Dynamic Performance of a Magnetic Levitation Haptic Device

Abstract

A new haptic interface device has been developed which uses Lorentz force magnetic levitation for actuation. With this device, the user grasps a floating rigid body to interact with the system. The levitated moving part grasped by the user contains curved oval wound coils and LEDs embedded in a hemispherical shell with a handle fixed at its center. The stationary base contains magnet assemblies facing the flotor coils and optical position sensors facing the flotor LEDs. The device is mounted in the top cover of a desk-side cabinet enclosure containing all the amplifiers, control hardware, microprocessing, and power supplies needed for operation. A network connection provides communication with a workstation to allow interaction with simulated 3D environments in real time.
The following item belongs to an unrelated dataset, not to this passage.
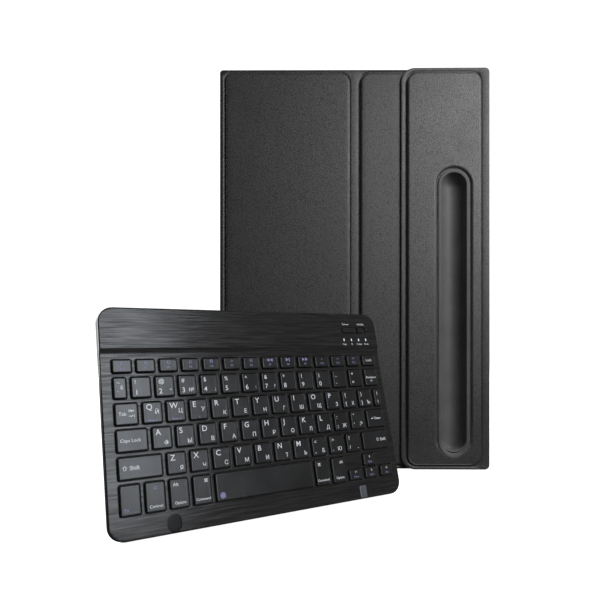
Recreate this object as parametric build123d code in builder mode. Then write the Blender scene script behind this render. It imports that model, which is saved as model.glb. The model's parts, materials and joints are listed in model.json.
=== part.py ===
from build123d import *

import os
from math import cos, radians, sin

# A tablet keyboard case: a folding leather cover with a pen trough in front, a tray for the
# tablet inside, and a detachable keyboard. Millimetres, +Z up. The case stands on a short
# edge, opened like an L: the front cover faces -Y, and the spine and the rear cover run
# straight back (+Y) from its right edge. The keyboard stands before the cover and leans
# back. The origin is on the floor, in the middle of the front cover's width and thickness.

# --- case, overall
case_height = 295.0
case_half_width = 99.4
edge_inset = 0.6  # boards and linings stop this far inside the skin's edge
corner_radius = 3.3

# --- front cover's layers, as Y positions from the face to the inside
pad_face = -2.7  # the raised panels
cover_face = -1.5  # the flat leather round them
board_face = -1.8
lining_face = 0.6
cover_back = 1.5
pad_margin = 2.8  # flat leather above and below a raised panel
pad_edge_round = 0.9

# --- front cover's panels, as X positions
fold_x = -1.95  # the fold line between the left panel and the rest
fold_gap = 0.15  # each side of a fold line
left_pad = (-94.2, -2.9)
right_pad = (4.8, 92.4)
cover_right = 96.0
pad_radius_outer = 4.8
pad_radius_fold = 7.4

# --- pen flap: a second leather layer over the right of the front cover
flap_left = 34.9
flap_face = -4.3
flap_pad_face = -5.5
flap_board = (-4.9, -3.3)
flap_wrap_x = 93.0  # from here the flap fills in behind itself, as far as the spine
flap_wrap_back = -1.75
flap_pad = (39.0, 92.4)
flap_radius = 8.4
flap_pad_radius = 6.2

# --- pen trough, sunk through the flap and the cover
trough_x = 73.1
trough_rim_face = -5.1
rim_half_width = 11.6
rim_ends = (8.4, 220.6)
groove_radius = 9.3
groove_depth = 8.0
groove_ends = (13.9, 218.0)
trough_wall = 1.0
trough_play = 0.2
moat_half_width = 12.6

# --- spine and rear cover, which lie in the plane X = side_inner to side_outer
side_inner = 96.5
side_outer = 99.4
side_pad_rise = 1.2
spine_y = (2.0, 16.0)
rear_start = 17.0
rear_fold_y = 117.0
rear_end = 212.3
side_skin = 0.8
side_lining = 0.7

# --- tablet tray, glued to the outer half of the rear cover only
tray_y, tray_z = 114.8, 147.5  # its centre
tray_face = 87.8
tray_back = 96.3
tray_size = (189.0, 289.0)
tray_floor = 1.3
tray_wall = 1.8
tray_lip = (1.0, 1.0)  # its thickness, and how far it reaches over the tablet
tray_radius = 11.0
camera_at = (191.0, 267.0)
camera_hole = (20.8, 32.8)
camera_radius = 6.0
bezel_wall = 1.0
bezel_flange = (27.0, 39.0, 0.7)
side_button_at = {"power": (267.0, 9.4), "volume": (240.0, 20.0)}  # Z of the middle, length
side_button_width = 3.0
side_button_play = 0.2
side_button_proud = 0.6

# --- keyboard: its own plane has X along it, Y up its slope and Z out of its face
kb_width = 174.8
kb_depth = 114.4
kb_thickness = 6.0
kb_radius = 7.6
kb_turn = 30.96
kb_lean = 14.99
kb_corner = (-126.8, -158.3)  # X and Y of the face's lower left corner
deck_thickness = 1.2
head_rise = 1.2
head_depth = 22.7
shell_wall = 1.4
shell_floor = 0.8
shell_round = 1.5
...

Ideally, the haptic interface device should reproduce the dynamics of the modelled or remote environment with such high fidelity that the user cannot distinguish interaction with the device from interaction with a real object in a real environment. In practice, this ideal can only be approached with a fidelity that depends on its dynamic properties such as position and force bandwidths, maximum forces and accelerations, position resolution, and realizable impedance range. The motion range of the moving part is approximately 25 mm and 15 - 20 degrees in all directions. A current of 0.75 A is required in three of the six coils to generate the vertical force to lift the 850 g levitated mass, dissipating only 13.5 W. Peak forces of over 50 N and torques of over 6 Nm are achievable with the present amplifiers without overheating the actuator coils. Other measured performance results include stiffness ranges from 0.005 N/mm to 25.0 N/mm and a position control bandwidth of approximately 75 Hz.